The preview pages feature a sequence reminiscent of a spy thriller. Did your time drawing James Bond inform your work on The Count of Monte Cristo?
I’m a big fan of the kind of action that tends to permeate espionage stories, so my love of the spy-thriller genre is definitely palpable in COUNT. I think the nature of the story; a man pretending to be someone else in order to enact his plan, is very much in keeping with the genre as well. Our main character, Redxan, finds himself sharing a common enemy with a resistance group fighting against the fascistic government, and he needs information from them. The price of that information is for him to infiltrate high-society, so there are a lot of tradecraft elements involved with something like that.
Anyone who’s read PanelxPanel or watched Strip Panel Naked knows how well Hassan understands the comics craft. How do you see him apply that knowledge as a letterer?

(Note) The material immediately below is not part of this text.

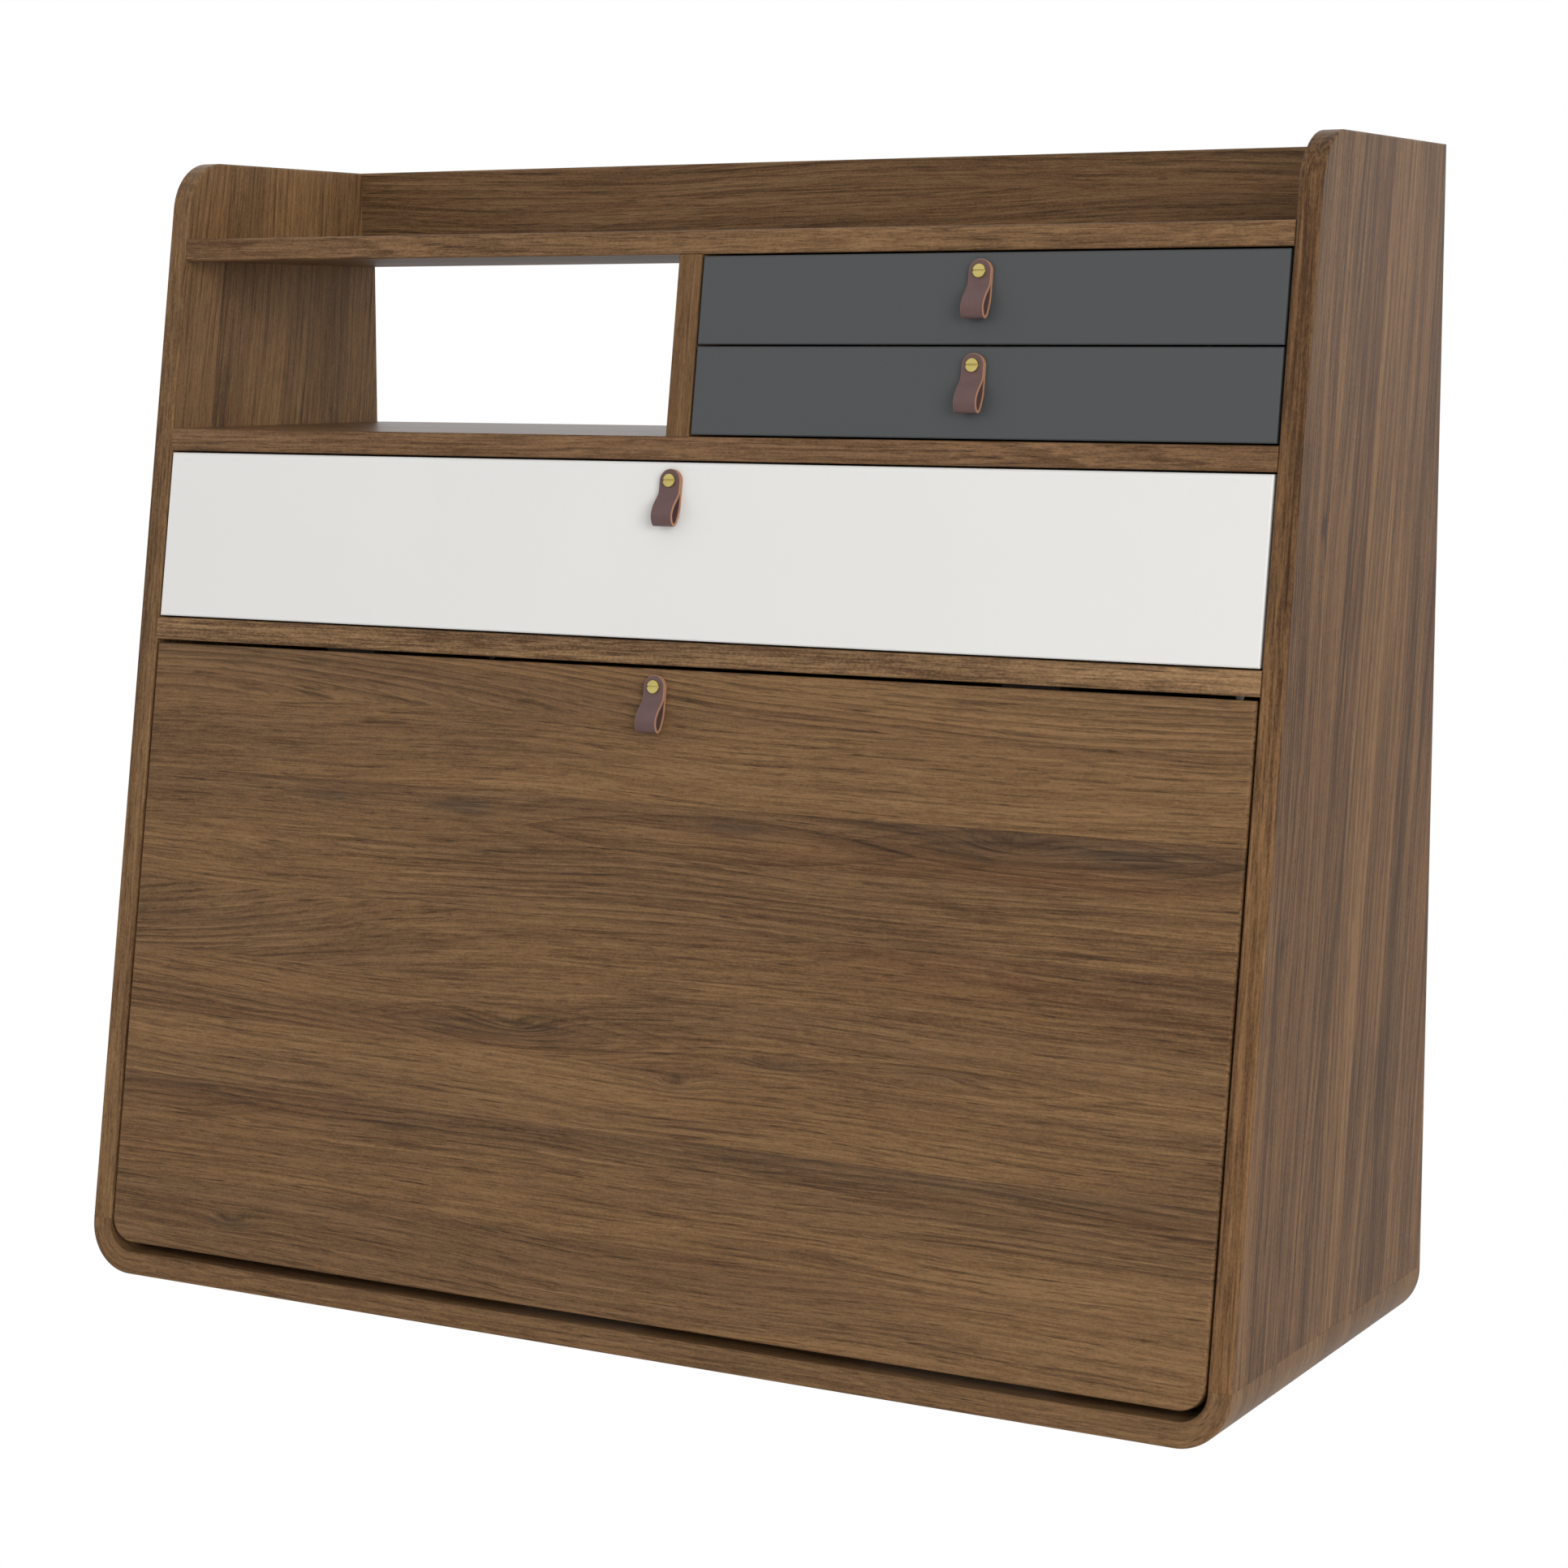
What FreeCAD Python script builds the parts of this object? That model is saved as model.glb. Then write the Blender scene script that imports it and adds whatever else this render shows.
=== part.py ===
import FreeCAD, Part
import math
import os
from collections import namedtuple
from types import SimpleNamespace

import Sketcher

# Fold down wall desk, in millimetres. X runs to the right of someone facing the desk, Y runs back to the
# wall and Z runs up. The origin lies on the wall plane, at the centre of the four wall screws. Heights are
# written from the underside of the desk and called rises; every body is lowered by the same datum rise.

SIZES = {
    # carcass
    "width": 1000,
    "height": 900,
    "depth_foot": 392,
    "depth_crown": 249.5,
    "board": 18,
    "bend_radius": 40,
    "joint_rise": 42,
    "crown_round": 45,
    "arris": 1.5,
    "divider_board": 20,
    "back_rail_height": 63,
    "niche_opening": 136,
    "drawer_opening": 135,
    # clearances round a turning pin, round a tongue or screw, at the end of one, and in a groove
    "running_play": 0.05,
    "hole_play": 0.1,
    "end_play": 0.5,
    "groove_play": 0.2,
    "round_margin": 0.1,
    # thin backs, and the grooves that hold them
    "ply": 8,
    "ply_inset": 5,
    "groove_depth": 6,
    # wall rails and their screw holes
    "wall_rail_height": 64,
    "fixing_pitch_across": 700,
    "fixing_radius": 3.5,
    # loose tongues in the joints of the carcass
    "tongue_gauge": 5,
    "tongue_depth": 10,
    "tongue_inset": 30,
    "tongue_setback": 40,
    "rail_tongue_inset": 12,
    # fronts
    "front_board": 18,
    "front_side_gap": 2,
    "front_shelf_gap": 1.5,
    "front_pair_gap": 1.5,
    "edge_arris": 1,
    # flap and its pivots
    "flap_board": 18,
    "flap_foot_gap": 7.8,
    "flap_head_gap": 2.2,
    "flap_arris": 2.5,
    "pin_radius": 4,
    "pin_depth": 22,
    "bush_radius": 6,
    "bush_depth": 12,
    # desk floor
    "floor_rise": 60,
    "floor_board": 12,
    "floor_swing_gap": 1.6,
    "bearer_width": 40,
    "bearer_length": 290,
    "bearer_inset": 10,
    "bearer_pitch": 350,
    # flap stays
    "stay_wall_gap": 13,
    "stay_closed_angle": 12,
    "stay_side_gap": 4,
    "stay_play": 0.3,
    "bar_radius": 9,
    "bar_gauge": 3,
    "slot_radius": 4.3,
    "slot_margin": 0.5,
    "bar_tip": 5,
    "stud_radius": 4,
    "stud_head_radius": 7,
    "stud_head": 2.5,
    "stud_depth": 10,
    "rivet_radius": 3,
    "rivet_head_radius": 5,
    "rivet_head": 1.7,
    "bracket_standoff": 15,
    "bracket_gauge": 3,
    "bracket_ear_radius": 8,
    "bracket_length": 44,
    "bracket_width": 22,
    # flap catches
    "catch_spread": 600,
    "catch_width": 46,
    "catch_height": 20,
    "catch_depth": 15,
    "catch_gap": 0.3,
    "strike_width": 40,
    "strike_height": 12,
    "strike_gauge": 1.5,
    "strike_drop": 3,
    # drawer boxes
    "drawer_wall": 12,
    "drawer_base": 5,
    "drawer_base_rise": 6,
    "drawer_groove": 5,
    "box_lift": 6,
    "small_box_height": 50,
    "wide_box_height": 110,
    "box_back_gap": 18,
    # runners, in three nested channels
    "runner_space": 12.7,
    "runner_height": 27,
    "runner_gauge": 1.2,
    "runner_play": 0.4,
    "runner_setback": 2,
    "small_runner_length": 200,
    "wide_runner_length": 250,
    # leather pulls
    "strap_width": 18,
    "strap_gauge": 2.2,
    "strap_length": 44,
    "strap_fold": 19.5,
    "belly_depth": 13.6,
    "belly_drop": 33,
    "nose_front": 12.2,
    "nose_back": 5.5,
    "fold_round": 10,
    "belly_round": 8,
    "nose_round": 3.2,
    "heel_round": 12,
    "pull_screw_drop": 14,
    "pull_screw_radius": 2,
    "pull_screw_depth": 14,
    "pull_screw_head_radius": 5,
    "pull_screw_head": 2,
    "pull_screw_slot": 1.2,
    "pull_screw_slot_depth": 1,
}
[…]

Hassan is fantastic. He approaches the lettering as an element of the storytelling in a way that I’ve frankly never seen before. His sound effects INTERACT with my illustrations in some really fun ways. It was always a treat to see what he was going to do on the page.
His savvy style, paired with the absolutely brilliant colors of Brad Simpson (Crone, Coffin Bound) really makes this book sing visually.
You’ve written other comics before but this three-book deal is the biggest writing assignment you’ve ever taken on. How do you think you’ll grow from the experience?
Thus far I’ve already learned a great deal about how to structure longer-format stories, how to better balance character moments with big action, when less dialogue is more.
A lot of that growth still lies ahead, and I’m excited and anxious to find out what it looks like.